By: Phedon Nicolaides (Lexxion State Aid Blog)
The Court of Justice has stressed repeatedly that any resource over which the state can exercise control becomes a state resource, regardless of whether it is managed by a public authority or a private entity.
Member States, however, keep inventing novel and complicated arrangements in which mandated payments by some undertakings to other undertakings are allegedly not under the control of the state and therefore do not fall within the scope of Article 107(1) TFEU.
On 6 October 2021, the General Court, in case T-196/19, AZ v European Commission, examined such an arrangement. In its judgment, the Court agreed with the Commission that found Germany to have granted incompatible aid to certain consumers of electricity who had been exempted from network charges. Consequently, the Court dismissed the appeal of AZ against Commission decision 2019/56.
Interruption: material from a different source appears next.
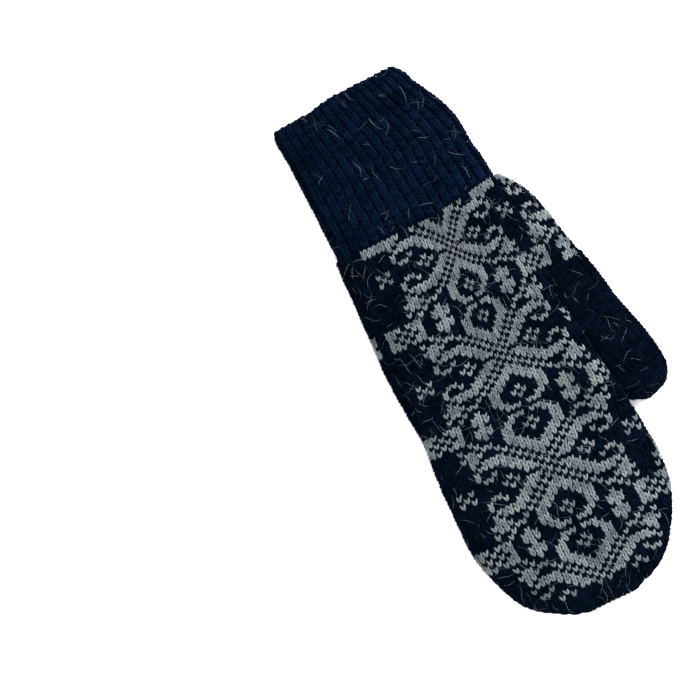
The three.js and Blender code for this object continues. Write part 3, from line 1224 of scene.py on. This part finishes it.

In Germany, users of the electricity network pay network charges that correspond to the cost of the generation and transmission of electricity. The measure in question had three components:
- A complete exemption from network charges for certain users – the so-called “baseload consumers” who are users with high annual consumption exceeding a certain level.
- A compensation mechanism, by which the transmission system operators [TSO] were required to reimburse the distribution system operators [DSO] for the loss resulting from the exemption.
- A surcharge levied by DSOs on end consumers, the revenue of which was transferred to the TSOs to compensate them for the loss of revenue. The amount was determined by BNetzA, the German energy regulator.